Most people claiming to be “AI experts” currently lack that knowledge. They’ve got a head start, not actual expertise. And that introduces some very real risks.

Small gaps can have big consequences. This isn’t like posting a poorly designed Canva graphic; often, we’re talking about things that impact your business infrastructure. 

So let’s name the risks clearly, because this is the part that’s missing from conversations amid the AI hype: 

  • ​​Legal Risks: When you use AI in your business, you’re taking on real legal risk—everything from copyright issues to contract breaches to confidently wrong outputs that can land you in a mess you didn’t ask for.
  • Privacy Risks: The minute you drop client info or internal docs into an AI tool, you’re making a privacy call—whether you meant to or not. A lot of these tools store prompts, reuse outputs, or train on your data, and let’s be honest: your clients didn’t consent to that, and most self-proclaimed AI experts have no clue where your data is actually going.
  • ​​Creative Risks: Reliance on AI comes with real cognitive risks that impact your creativity, and depending on your jurisdiction, you may not even be able to claim copyright on your work. 

This is where 10% expert becomes actively dangerous as they’re hyping up AI’s potential, but totally ignoring the very real risks. 

The AI Hype Cycle is Real 

Part of why this all feels so urgent is the current AI hype cycle.

We’re being told, constantly, that:

  • “If you’re not using AI, you’ll be left behind.”
  • “AI will replace you if you don’t learn to use it.”

Sound familiar? It’s the same rhetoric that sold us courses we didn’t need and tools we’ve never even opened. We think we need to AI everything and it’s an area where it’s a solution looking for a problem.
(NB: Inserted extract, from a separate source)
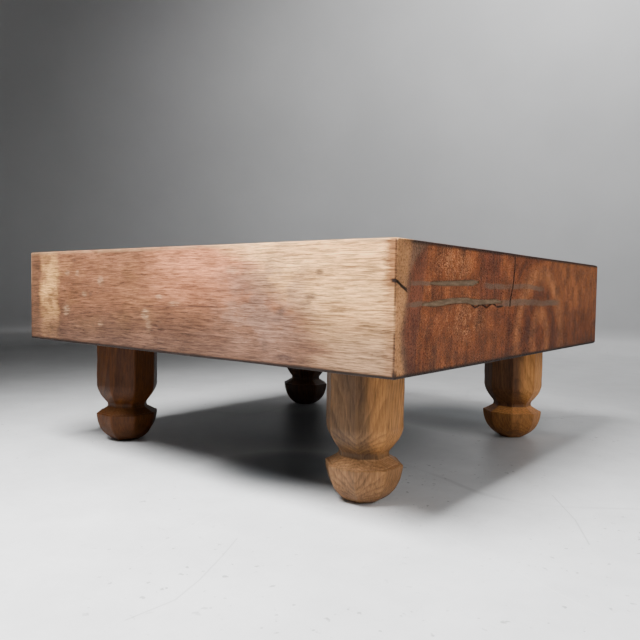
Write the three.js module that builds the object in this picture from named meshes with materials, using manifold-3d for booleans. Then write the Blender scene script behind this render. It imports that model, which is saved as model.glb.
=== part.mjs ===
// A low table: one thick block of solid hardwood standing on four carved octagonal legs.
// Millimetres, +Z up. X runs along the block's grain, and the block's two ends are its X faces.
// The origin is on the floor, under the middle of the block.
import * as THREE from 'three';
import { mergeVertices } from 'three/addons/utils/BufferGeometryUtils.js';
import Module from 'manifold-3d';

const wasm = await Module();
wasm.setup();

// ---- driving dimensions ----
const BLOCK_LENGTH = 602; // along the grain, X
const BLOCK_WIDTH = 595; // across the grain, Y
const BLOCK_THICKNESS = 121; // four sun, Z
const LEG_HEIGHT = 144; // floor to the block's underside
const LEG_INSET_X = 94; // block end to leg axis
const LEG_INSET_Y = 95; // block side to leg axis
const SHAFT_RADIUS = 42.3; // across the octagon's corners, halved
const FOOT_RADIUS = 42.6; // widest part of the pod-shaped foot
const TENON_WIDTH = 40; // square tenon on the top of each leg
const TENON_LENGTH = 46;
const FIT_GAP = 0.3; // between a piece and the piece that holds it
const FILLER_DEPTH = 14; // how far the crack filler goes in from the end of the block

const EDGE_BEVEL = 1.5; // eased arrises of the block
const CORNER_RADIUS = 3.5; // its four upright corners
const MORTISE_SPARE = 2; // empty depth over the end of each tenon

const WOOD_ROUGHNESS = 0.62;
const FILLER_ROUGHNESS = 0.9;

// ---- solids ----
function solidFrom(geometry) {
  const merged = geometry.clone();
  merged.deleteAttribute('normal');
  merged.deleteAttribute('uv');
  const shared = mergeVertices(merged, 1e-4);
  return new wasm.Manifold(new wasm.Mesh({
    numProp: 3,
    vertProperties: new Float32Array(shared.attributes.position.array),
    triVerts: new Uint32Array(shared.index.array),
  }));
}

function geometryFrom(solid) {
  const mesh = solid.getMesh();
  const geometry = new THREE.BufferGeometry();
  geometry.setAttribute('position', new THREE.BufferAttribute(mesh.vertProperties, 3));
  geometry.setIndex(new THREE.BufferAttribute(mesh.triVerts, 1));
  geometry.computeVertexNormals();
  return geometry;
}

function flatFinish(color, roughness) {
  return new THREE.MeshStandardMaterial({ color, roughness, metalness: 0, flatShading: true });
}

// A prism or carved post with flat sides: its profile, [radius, height], turned in `sides` steps
// about +Z, so that a flat side faces +X. Radii are to the corners.
function facetedPost(profile, sides) {
  const points = profile.map(([radius, height]) => new THREE.Vector2(radius, height));
  const post = new THREE.LatheGeometry(points, sides, Math.PI / sides);
  return post.rotateX(Math.PI / 2);
}

// ---- crack filler: thin lens-shaped strips let into the +X end of the block ----
// Each station is [distance from the -Y side, height over the underside, half thickness].
const UPPER_FILLER = [
  [62, 83.2, 0.8], [78, 83.3, 2.0], [105, 83.8, 2.2], [132, 84.8, 2.4], [148, 85.2, 2.8], [157, 86.2, 1.0],
];
const LOWER_FILLER = [
  [48, 63.8, 1.2], [66, 64.2, 2.3], [86, 65.6, 2.6], [102, 67.0, 2.4], [134, 67.4, 2.6],
  [150, 65.6, 3.0], [176, 65.6, 2.2], [206, 66.2, 2.2], [218, 65.4, 1.0],
];

function fillerOutline(stations, grow) {
  const outline = new THREE.Shape();
  const top = stations.map(([along, height, half]) => [along, height + half + grow]);
  const bottom = stations.map(([along, height, half]) => [along, height - half - grow]).reverse();
  const [firstAlong, firstHeight] = stations[0];
  const [lastAlong, lastHeight] = stations[stations.length - 1];
  const tip = 4 + grow; // pointed end past the first and last station
  outline.moveTo(firstAlong - tip, firstHeight);
  top.forEach(([along, height]) => outline.lineTo(along, height));
  outline.lineTo(lastAlong + tip, lastHeight);
  bottom.forEach(([along, height]) => outline.lineTo(along, height));
  outline.closePath();
  return outline;
}

function fillerGeometry(stations, grow, depth, frontX) {
  const strip = new THREE.ExtrudeGeometry(fillerOutline(stations, grow), {
    depth,
    bevelEnabled: false,
  });
  const alongY = new THREE.Vector3(0, 1, 0);
  const upZ = new THREE.Vector3(0, 0, 1);
  const outX = new THREE.Vector3(1, 0, 0);
  strip.applyMatrix4(new THREE.Matrix4().makeBasis(alongY, upZ, outX));
  return strip.translate(frontX - depth, -BLOCK_WIDTH / 2, LEG_HEIGHT);
}

function makeFiller(name, stations) {
  const front = BLOCK_LENGTH / 2 - FIT_GAP;
  const filler = new THREE.Mesh(
    fillerGeometry(stations, 0, FILLER_DEPTH, front),
    flatFinish(0x7a6c5c, FILLER_ROUGHNESS),
  );
  filler.name = name;
  return filler;
}

// ---- leg positions, shared by the legs and their mortises ----
const legX = BLOCK_LENGTH / 2 - LEG_INSET_X;
const legY = BLOCK_WIDTH / 2 - LEG_INSET_Y;
const LEGS = [
  ['leg_front_right', legX, -legY],
  ['leg_front_left', -legX, -legY],
  ['leg_rear_right', legX, legY],
  ['leg_rear_left', -legX, legY],
];

// ---- the block: eased edges, four blind mortises below and two filled cracks in one end ----
function blockOutline() {
  const x = BLOCK_LENGTH / 2;
  const y = BLOCK_WIDTH / 2;
  const r = CORNER_RADIUS;
  const outline = new THREE.Shape();
  outline.moveTo(-x + r, -y);
  outline.lineTo(x - r, -y);
  outline.absarc(x - r, -y + r, r, -Math.PI / 2, 0);
  outline.lineTo(x, y - r);
  outline.absarc(x - r, y - r, r, 0, Math.PI / 2);
  outline.lineTo(-x + r, y);
  outline.absarc(-x + r, y - r, r, Math.PI / 2, Math.PI);
  outline.lineTo(-x, -y + r);
  outline.absarc(-x + r, -y + r, r, Math.PI, Math.PI * 1.5);
  return outline;
}

function makeBlock() {
  const slab = new THREE.ExtrudeGeometry(blockOutline(), {
    depth: BLOCK_THICKNESS - 2 * EDGE_BEVEL,
    curveSegments: 4,
    bevelThickness: EDGE_BEVEL,
    bevelSize: EDGE_BEVEL,
    bevelOffset: -EDGE_BEVEL,
    bevelSegments: 2,
  });
  slab.translate(0, 0, LEG_HEIGHT + EDGE_BEVEL);
  let block = solidFrom(slab);

  const overcut = 5; // the cutting shapes pass this far outside the block
  const mortiseWidth = TENON_WIDTH + 2 * FIT_GAP;
  const mortiseDepth = TENON_LENGTH + MORTISE_SPARE;
  for (const [, x, y] of LEGS) {
    const mortise = new THREE.BoxGeometry(mortiseWidth, mortiseWidth, mortiseDepth + overcut);
    mortise.translate(x, y, LEG_HEIGHT + (mortiseDepth - overcut) / 2);
    block = block.subtract(solidFrom(mortise));
  }
  const crackDepth = FILLER_DEPTH + 2 * FIT_GAP + overcut;
  for (const stations of [UPPER_FILLER, LOWER_FILLER]) {
    const crack = fillerGeometry(stations, FIT_GAP, crackDepth, BLOCK_LENGTH / 2 + overcut);
    block = block.subtract(solidFrom(crack));
  }
  const mesh = new THREE.Mesh(geometryFrom(block), flatFinish(0x8c5f42, WOOD_ROUGHNESS));
  mesh.name = 'block';
  return mesh;
}

// ---- a leg: flat-bottomed pod foot, narrow neck, bud-shaped shaft, square tenon ----
function sampledCurve(from, bend, to, steps) {
  const curve = new THREE.QuadraticBezierCurve(
    new THREE.Vector2(...from),
    new THREE.Vector2(...bend),
    new THREE.Vector2(...to),
  );
  return curve.getPoints(steps).map((point) => [point.x, point.y]);
}

function legProfile() {
  const soleRadius = 18;
  const rimHeight = 38.5;
  const neckHeight = 46.5;
  const budHeight = 50;
  const shaftStart = 81;
  const shoulder = LEG_HEIGHT - FIT_GAP;
  const bowl = sampledCurve([soleRadius, 0], [40.5, 10.5], [FOOT_RADIUS, rimHeight], 10);
  const bud = sampledCurve([27.2, budHeight], [SHAFT_RADIUS, 69.5], [SHAFT_RADIUS, shaftStart], 9);
  return [
    [0, 0],
    ...bowl,
    [41.2, 40.2], // small bevel along the rim
    [38.6, 40.8], // narrow ledge
    [38.0, 41.6],
    [25.8, neckHeight], // sloping top of the foot
    ...bud,
    [SHAFT_RADIUS, shoulder],
    [0, shoulder],
  ];
}

function tenonProfile() {
  const corner = (TENON_WIDTH / 2) * Math.SQRT2;
  const chamfer = 3;
  const root = LEG_HEIGHT - 10; // starts inside the shaft, so that the two join as one
  const end = LEG_HEIGHT - FIT_GAP + TENON_LENGTH;
  return [
    [0, root],
    [corner, root],
    [corner, end - chamfer],
    [corner - chamfer * Math.SQRT2, end],
    [0, end],
  ];
}

function makeLeg(name, x, y) {
  const shaft = solidFrom(facetedPost(legProfile(), 8));
  const tenon = solidFrom(facetedPost(tenonProfile(), 4));
  const leg = new THREE.Mesh(geometryFrom(shaft.add(tenon)), flatFinish(0x7d5a3a, WOOD_ROUGHNESS));
  leg.name = name;
  leg.position.set(x, y, 0);
  return leg;
}

// ---- the table ----
const table = new THREE.Group();
table.add(makeBlock());
for (const [name, x, y] of LEGS) {
  table.add(makeLeg(name, x, y));
}
table.add(makeFiller('crack_filler_upper', UPPER_FILLER));
table.add(makeFiller('crack_filler_lower', LOWER_FILLER));

export default table;
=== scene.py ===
import math

import bpy
import numpy as np
from mathutils import Matrix, Vector


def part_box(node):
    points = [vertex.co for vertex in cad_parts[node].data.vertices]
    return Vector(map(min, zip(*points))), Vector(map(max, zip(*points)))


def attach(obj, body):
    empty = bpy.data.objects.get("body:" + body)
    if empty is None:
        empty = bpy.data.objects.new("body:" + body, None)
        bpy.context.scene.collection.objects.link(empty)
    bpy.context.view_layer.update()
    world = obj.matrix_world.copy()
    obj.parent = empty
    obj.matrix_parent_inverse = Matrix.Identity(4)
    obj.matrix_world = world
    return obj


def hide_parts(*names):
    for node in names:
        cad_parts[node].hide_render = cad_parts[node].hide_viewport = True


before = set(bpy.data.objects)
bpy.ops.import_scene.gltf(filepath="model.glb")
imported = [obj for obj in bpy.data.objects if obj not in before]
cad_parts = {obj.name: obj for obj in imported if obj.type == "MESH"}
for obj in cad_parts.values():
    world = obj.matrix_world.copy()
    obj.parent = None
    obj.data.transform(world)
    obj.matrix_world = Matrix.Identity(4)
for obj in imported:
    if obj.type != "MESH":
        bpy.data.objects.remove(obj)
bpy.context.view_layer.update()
MM = 0.001

# ---------------------------------------------------------------------------------------------
# The block: one slab sawn from a big log, with its heart low in the slab and a strip of pale
# sapwood along the -Y side. It is planed and hand-worn bare hardwood. Four blind mortises take
# the legs, and the +X end has opened in drying cracks. Sizes are in millimetres.
# ---------------------------------------------------------------------------------------------
block_low, block_high = (np.array(corner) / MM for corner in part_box("block"))
block_half = (block_high - block_low) / 2
block_centre = (block_high + block_low) / 2
end_x = block_high[0]
side_y = block_low[1]
under_z = block_low[2]
SIDE_SPACING = 5.6
HEIGHT_SPACING = 3.4
FINE_SPACING = 1.3
ARRIS_SPAN = 7
EDGE_RADIUS = 1.25
EDGE_WANDER = 0.45
NICK_SIZE = 2.6
NICK_RARITY = 0.42
FAR_CORNER_WEAR = 1.9
LEFT_CORNER_WEAR = 1.0
TEAR_DEPTH = 1.9
TEAR_SPACING = 2.6
DRIFT = 0.4
INSET = 0.3
MORTISE_HALF = 20.3
MORTISE_SPARE = 2
GAP_DEPTH = 14.8
GAP_ROOM = 0.25
GAP_FLOOR_SHARE = 0.97
GAP_SPACING = 1.6
CUT_OVERLAP = 5
HEART_IN = 346
HEART_UP = 20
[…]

AI is just the latest and greatest to tell us that we’ll be left behind if we don’t buy this.  Here’s the truth:

  •  You do not need to use AI everywhere.
  •  You do not need to move at the speed of hype.
  •  You do not need to burn down working systems just to say you’re “AI-powered.”

What you need is to decide when and where AI actually makes sense for you. 

How to Tell If Your “AI Expert” Is More Than 10% Ahead

If you want to know whether someone is an actual expert or just a fast learner riding the hype wave, ask them these questions:

  1. Where does my data go when I use your workflow?
  2. Does any part of this get used for model training?
  3. How do you handle hallucinations and inaccuracy?
  4. What tools does this workflow rely on under the hood?
  5. What is your process for evaluating outputs for risk — legal, privacy, and creative?
  6. What makes you qualified to advise on AI, and how did you develop that expertise?
  7. Where should I not be using AI? 

A true expert can delve into these questions and provide insightful answers. A 10% expert can’t get past question three.

Because the biggest danger right now is people pretending to understand AI and trying to take you along for the ride.

The stakes are too high for you to learn from a self-proclaimed expert who’s just a few steps ahead, as it’s the difference between protecting your business and accidentally setting it on fire.